_Given problem_
Using the data below, copy every line that contains the word "bends".

Parts and joints as JSON:
────

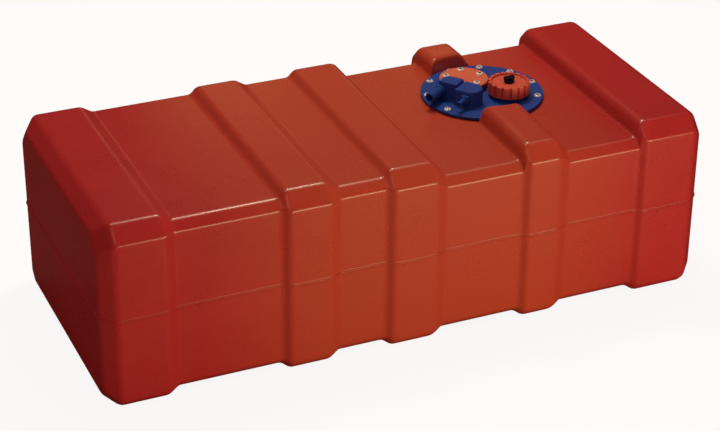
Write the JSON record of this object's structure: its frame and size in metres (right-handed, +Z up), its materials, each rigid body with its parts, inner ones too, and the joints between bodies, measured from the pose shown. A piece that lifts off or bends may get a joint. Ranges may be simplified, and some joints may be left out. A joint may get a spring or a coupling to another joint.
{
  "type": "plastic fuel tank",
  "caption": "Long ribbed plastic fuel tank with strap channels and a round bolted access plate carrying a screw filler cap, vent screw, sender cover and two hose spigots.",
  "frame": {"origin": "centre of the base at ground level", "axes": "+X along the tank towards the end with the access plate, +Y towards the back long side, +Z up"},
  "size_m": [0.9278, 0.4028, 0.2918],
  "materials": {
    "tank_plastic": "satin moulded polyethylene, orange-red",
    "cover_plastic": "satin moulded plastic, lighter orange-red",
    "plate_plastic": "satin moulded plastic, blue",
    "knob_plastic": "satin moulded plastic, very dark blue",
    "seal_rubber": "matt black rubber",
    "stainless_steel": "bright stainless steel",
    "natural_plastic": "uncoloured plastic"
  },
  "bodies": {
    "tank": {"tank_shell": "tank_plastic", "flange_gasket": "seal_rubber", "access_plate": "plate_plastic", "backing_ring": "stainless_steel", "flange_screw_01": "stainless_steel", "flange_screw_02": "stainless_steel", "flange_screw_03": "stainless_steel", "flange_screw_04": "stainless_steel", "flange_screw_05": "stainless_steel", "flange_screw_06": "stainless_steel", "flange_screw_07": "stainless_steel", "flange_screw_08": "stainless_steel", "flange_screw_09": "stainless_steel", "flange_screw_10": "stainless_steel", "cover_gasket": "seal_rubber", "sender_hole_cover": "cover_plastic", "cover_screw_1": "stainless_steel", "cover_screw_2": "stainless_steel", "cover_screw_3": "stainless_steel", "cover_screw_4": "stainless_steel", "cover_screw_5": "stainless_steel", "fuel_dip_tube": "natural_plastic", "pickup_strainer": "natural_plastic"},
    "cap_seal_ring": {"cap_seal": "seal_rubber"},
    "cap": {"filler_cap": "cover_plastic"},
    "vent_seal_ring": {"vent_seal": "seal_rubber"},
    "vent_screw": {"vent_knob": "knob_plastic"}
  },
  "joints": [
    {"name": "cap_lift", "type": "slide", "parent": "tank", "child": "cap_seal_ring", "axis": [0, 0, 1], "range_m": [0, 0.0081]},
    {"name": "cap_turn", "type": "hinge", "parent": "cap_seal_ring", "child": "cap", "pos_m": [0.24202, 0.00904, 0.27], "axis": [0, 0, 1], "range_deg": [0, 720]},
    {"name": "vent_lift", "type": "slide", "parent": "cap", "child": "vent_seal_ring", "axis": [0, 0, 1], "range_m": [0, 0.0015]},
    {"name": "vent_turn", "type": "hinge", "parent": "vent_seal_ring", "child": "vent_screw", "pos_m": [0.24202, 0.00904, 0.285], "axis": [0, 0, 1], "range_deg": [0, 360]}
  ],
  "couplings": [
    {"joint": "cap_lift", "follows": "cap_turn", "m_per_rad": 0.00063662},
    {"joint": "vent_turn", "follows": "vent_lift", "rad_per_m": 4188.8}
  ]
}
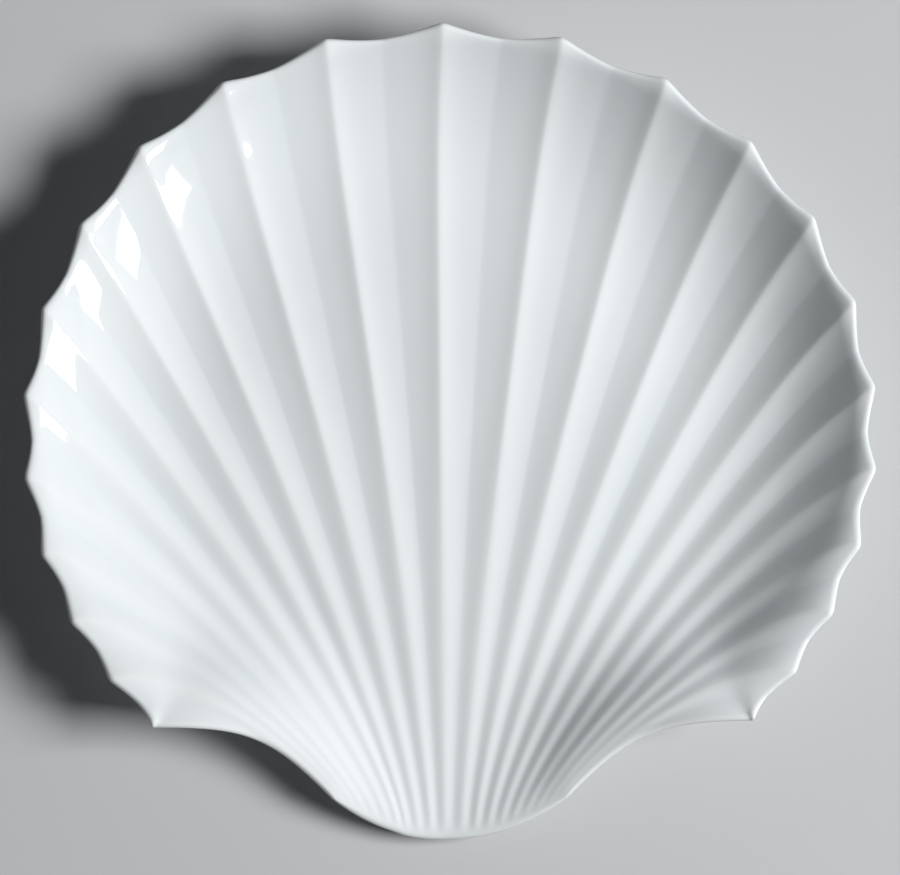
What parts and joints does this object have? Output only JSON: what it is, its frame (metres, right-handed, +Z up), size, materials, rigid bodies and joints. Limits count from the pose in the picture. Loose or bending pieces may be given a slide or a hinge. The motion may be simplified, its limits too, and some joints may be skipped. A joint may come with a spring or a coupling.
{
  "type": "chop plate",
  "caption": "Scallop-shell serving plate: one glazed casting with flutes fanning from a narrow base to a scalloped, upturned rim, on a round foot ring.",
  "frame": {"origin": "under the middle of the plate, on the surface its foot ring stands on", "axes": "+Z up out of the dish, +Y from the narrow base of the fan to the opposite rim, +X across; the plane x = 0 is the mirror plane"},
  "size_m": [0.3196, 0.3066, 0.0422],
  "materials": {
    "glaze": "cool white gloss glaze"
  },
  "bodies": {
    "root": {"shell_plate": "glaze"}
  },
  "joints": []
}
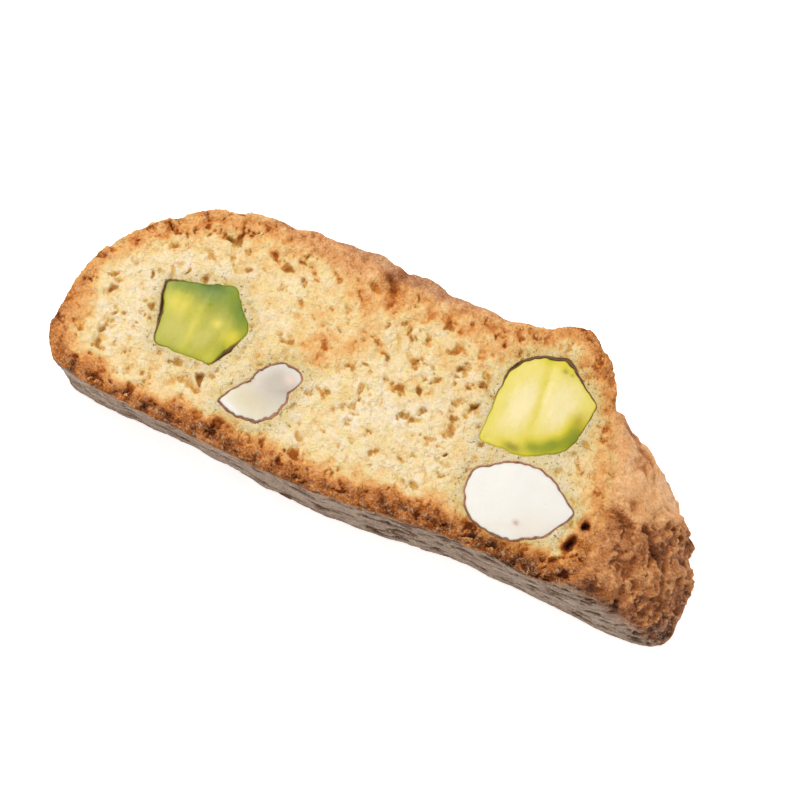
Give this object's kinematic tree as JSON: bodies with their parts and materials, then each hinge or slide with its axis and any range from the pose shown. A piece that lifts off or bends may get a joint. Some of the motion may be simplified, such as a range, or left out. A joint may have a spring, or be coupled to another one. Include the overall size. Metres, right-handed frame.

────

_Result for this exercise_
Write the JSON record of this object's structure: its frame and size in metres (right-handed, +Z up), its materials, each rigid body with its parts, inner ones too, and the joints between bodies, measured from the pose shown. A piece that lifts off or bends may get a joint. Ranges may be simplified, and some joints may be left out. A joint may get a spring or a coupling to another joint.
Give this object's kinematic tree as JSON: bodies with their parts and materials, then each hinge or slide with its axis and any range from the pose shown. A piece that lifts off or bends may get a joint. Some of the motion may be simplified, such as a range, or left out. A joint may have a spring, or be coupled to another one. Include the overall size. Metres, right-handed frame.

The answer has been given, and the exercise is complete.